All family members and a number of companies reached a settlement over his estate in 2012.

But a rift emerged among the children from Fok's first marriage, with Benjamin, Nora Fok Lai-lor and Patricia Fok Lai-ping accusing their brothers, Ian Fok Chun-wan and former legislator Timothy Fok Tsun-ting, of keeping them in the dark.

At the heart of the latest dispute is a single share of their late father's dream project in Nansha, in Guangzhou, which was transferred from a subsidiary of Henry Fok Estates to the Fok Ying Tung Foundation in 1997, with a buy-back option that eventually expired in 2007, leaving the interest with the charity.


The High Court heard five days of opening speeches from all parties, with Ian denying any breaches of his fiduciary duty, and the other family members from his late father's second and third marriages urging the court not to set aside their previous settlement agreement.

On Thursday, Nora's counsel, Benjamin Yu SC, said the parties had spent the past two days in talks.

"Some progress has been made," Yu said. "Some of the parties would wish the matter to be stood down for another day with a view to achieving something in principle by tomorrow morning."

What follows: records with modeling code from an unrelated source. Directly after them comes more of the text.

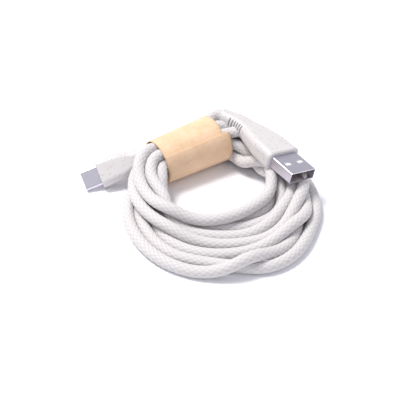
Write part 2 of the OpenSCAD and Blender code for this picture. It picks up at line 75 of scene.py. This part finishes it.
# %% Facts of the cord and the band
CORD_D = 4.6
CORD_R = CORD_D / 2
BAND_AT = np.array([-4.5, 25.0])
BAND_L = 26.5
BAND_R = (8.41, 9.31)
BAND_TILT = math.asin((BAND_R[1] - BAND_R[0]) / BAND_L)
PAPER_T = 0.35
AXIS_Z = PAPER_T + BAND_R[0] + 0.02
HEADING = math.radians(34)
ALONG = np.array([math.cos(HEADING), math.sin(HEADING)])
ACROSS = np.array([-math.sin(HEADING), math.cos(HEADING)])
A_REAR, A_INTO = np.array([10.157, 38.056, 16.671]), np.array([0.927, -0.342, -0.154])
C_REAR, C_INTO = np.array([-20.945, 20.694, 10.025]), np.array([-0.778, -0.468, -0.419])
C_TIP, C_HOUSING_L = np.array([-37.9, 14.6, 4.85]), 13.4
print("the band's middle is", BAND_AT, "mm on the table")

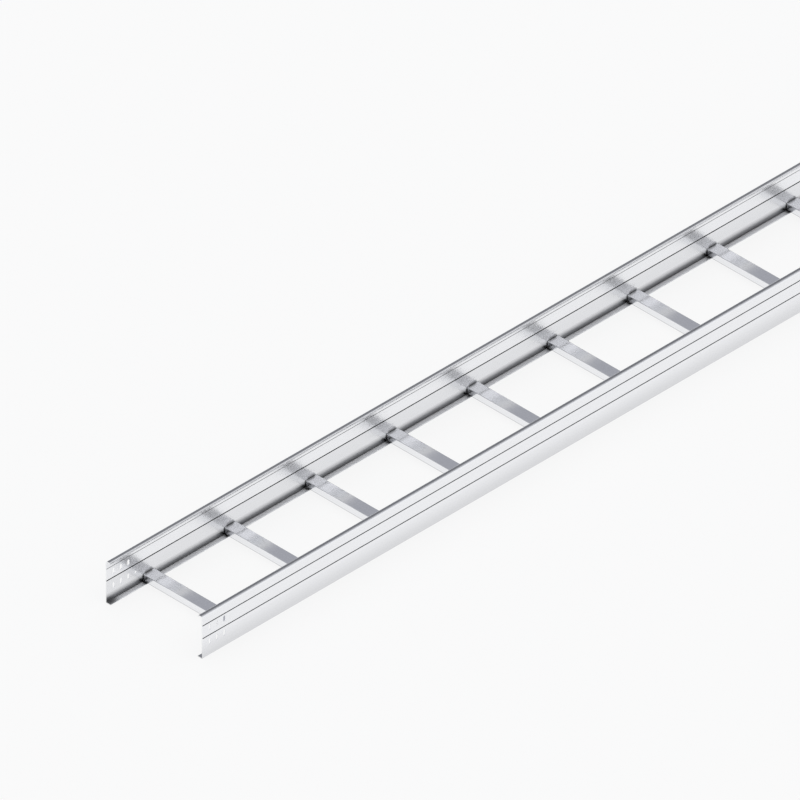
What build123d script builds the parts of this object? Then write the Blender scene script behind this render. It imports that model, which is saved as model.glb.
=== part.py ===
# Cable ladder section: two extruded side rails joined by rungs that stand on their bottom flanges.
# Frame in millimetres: +X along the length, +Y towards the left rail, +Z up.
# The origin is on the floor, at the middle of the section.
from build123d import *
import os

os.makedirs("parts", exist_ok=True)

# The whole section
length = 3000
overall_width = 400
rail_height = 150

# Side rail: an extruded channel, open towards the cables
web_thickness = 3
flange_thickness = 3
flange_width = 20
base_radius = 5
inside_radius = 1
edge_radius = 1

# The hook along the top of the rail: a wide round towards the outside, a smaller one down into a short lip
hook_width = 18.5
hook_thickness = 3
crown_radius = 8
hook_radius = 5
lip_straight = 0.5

# V grooves that run along the web: the height of each groove's middle, its width and its depth
outer_grooves = [(117.5, 4, 1.5), (72.5, 4, 1.5)]
inner_grooves = [(120.5, 2, 0.8), (78.5, 4, 1.5)]

# Splice slots at each end of both rails, and the earthing hole of the left rail
slot_width = 9
slot_height = 21
slot_first = 30
slot_pitch = 30
slot_columns = 3
slot_row_low = 50
slot_row_high = 100
earth_hole_diameter = 9
earth_hole_place = 120

# Rungs: square-cut lengths of rectangular tube
rung_count = 9
rung_width = 45
rung_height = 25
rung_wall = 2
rung_radius = 1.5
first_rung = 172

# A countersunk screw holds each rung end from below, through the bottom flange
screw_hole_diameter = 5.5
screw_head_diameter = 10

# What follows from these sizes
hook_depth = hook_radius + lip_straight + edge_radius
rung_pitch = length / rung_count
rung_places = [-length / 2 + first_rung + rung_pitch * i for i in range(rung_count)]
rung_end = web_thickness + inside_radius
rung_length = overall_width - 2 * rung_end
screw_inset = (rung_end + flange_width) / 2
ends = (-1, 1)


# The section of a side rail, drawn from the outer face inwards and from the floor up
outline = [
    (0, 0, base_radius),
    (0, rail_height, crown_radius),
    (hook_width, rail_height, hook_radius),
    (hook_width, rail_height - hook_depth, edge_radius),
    (hook_width - hook_thickness, rail_height - hook_depth, edge_radius),
    (hook_width - hook_thickness, rail_height - hook_thickness, hook_radius - hook_thickness),
    (web_thickness, rail_height - hook_thickness, crown_radius - hook_thickness),
    (web_thickness, flange_thickness, inside_radius),
    (flange_width, flange_thickness, edge_radius),
    (flange_width, 0, edge_radius),
]
corners = [(across, up) for across, up, radius in outline]
corner_radii = [radius for across, up, radius in outline]

slot_places = []
for end in ends:
    for column in range(slot_columns):
        place = end * (length / 2 - slot_first - slot_pitch * column)
        slot_places += [(place, slot_row_low), (place, slot_row_high)]

# Side rails
for name, side in (("side_rail_left", 1), ("side_rail_right", -1)):
    outer_y = side * overall_width / 2
    section_plane = Plane(origin=(0, outer_y, 0), x_dir=(0, -side, 0), z_dir=(-side, 0, 0))
    face_plane = Plane(origin=(0, outer_y, 0), x_dir=(1, 0, 0), z_dir=(0, -1, 0))

    with BuildPart() as rail:
        with BuildSketch(section_plane):
            with BuildLine():
                FilletPolyline(*corners, radius=corner_radii, close=True)
            make_face()
            # Each groove is a triangle cut out of the web, with its point inside the wall
            for middle, width, depth in outer_grooves:
                groove = [(0, middle - width / 2), (depth, middle), (0, middle + width / 2)]
                Polygon(*groove, align=None, mode=Mode.SUBTRACT)
            for middle, width, depth in inner_grooves:
                point = (web_thickness - depth, middle)
                groove = [(web_thickness, middle - width / 2), point, (web_thickness, middle + width / 2)]
                Polygon(*groove, align=None, mode=Mode.SUBTRACT)
        extrude(amount=length / 2, both=True)

        with BuildSketch(face_plane):
            with Locations(*slot_places):
                SlotOverall(slot_height, slot_width, rotation=90)
            if side > 0:
                with Locations(*[(end * (length / 2 - earth_hole_place), slot_row_low) for end in ends]):
                    Circle(earth_hole_diameter / 2)
        extrude(amount=side * web_thickness, mode=Mode.SUBTRACT)

        # The screw holes are countersunk in the underside of the flange, under the middle of each rung
        screw_y = side * (overall_width / 2 - screw_inset)
        for rung_x in rung_places:
            with Locations(Plane(origin=(rung_x, screw_y, 0), z_dir=(0, 0, -1))):
                CounterSinkHole(screw_hole_diameter / 2, screw_head_diameter / 2, flange_thickness)

    rail.part.label = name
    export_step(rail.part, f"parts/{name}.step")

# Rungs
for number, rung_x in enumerate(rung_places, start=1):
    rung_plane = Plane(
        origin=(rung_x, 0, flange_thickness + rung_height / 2), x_dir=(1, 0, 0), z_dir=(0, -1, 0)
    )
    with BuildPart() as rung:
        with BuildSketch(rung_plane):
            RectangleRounded(rung_width, rung_height, rung_radius)
            Rectangle(rung_width - 2 * rung_wall, rung_height - 2 * rung_wall, mode=Mode.SUBTRACT)
        extrude(amount=rung_length / 2, both=True)

    name = f"rung_{number:02d}"
    rung.part.label = name
    export_step(rung.part, f"parts/{name}.step")
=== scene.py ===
import bpy
import numpy as np
from mathutils import Matrix, Vector


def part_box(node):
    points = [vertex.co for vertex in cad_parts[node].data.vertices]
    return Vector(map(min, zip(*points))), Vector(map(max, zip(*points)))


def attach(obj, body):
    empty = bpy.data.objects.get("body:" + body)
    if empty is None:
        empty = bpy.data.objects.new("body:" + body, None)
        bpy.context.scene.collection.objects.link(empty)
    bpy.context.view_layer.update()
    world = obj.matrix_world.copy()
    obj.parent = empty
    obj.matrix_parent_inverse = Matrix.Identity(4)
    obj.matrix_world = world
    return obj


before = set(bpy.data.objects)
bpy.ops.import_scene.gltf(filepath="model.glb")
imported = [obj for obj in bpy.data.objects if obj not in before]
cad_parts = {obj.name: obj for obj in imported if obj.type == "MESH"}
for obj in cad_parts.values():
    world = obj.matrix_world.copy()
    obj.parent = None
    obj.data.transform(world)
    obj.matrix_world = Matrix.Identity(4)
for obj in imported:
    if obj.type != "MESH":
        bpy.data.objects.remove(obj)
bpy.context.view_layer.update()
print("frame loaded:", len(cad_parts), "nodes")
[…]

But Yu also observed that "one mustn't underestimate the difficulties" of the task before them, adding: "We do not know what's going to happen."

"So overall settlement is unlikely?" the judge asked.

"I'm not saying that," Yu replied. "Progress has been made."

There were no objections to the adjournment, but counsel Samuel Wong, for the second and third families, complained that they had "not been contacted at all".

Meanwhile, Ian's counsel, Wong Yan-lung SC, agreed to postpone for another day, but also indicated that he was "all ready to proceed" with trial.

"A lot of people are watching," Lok said. "Let's see what will happen."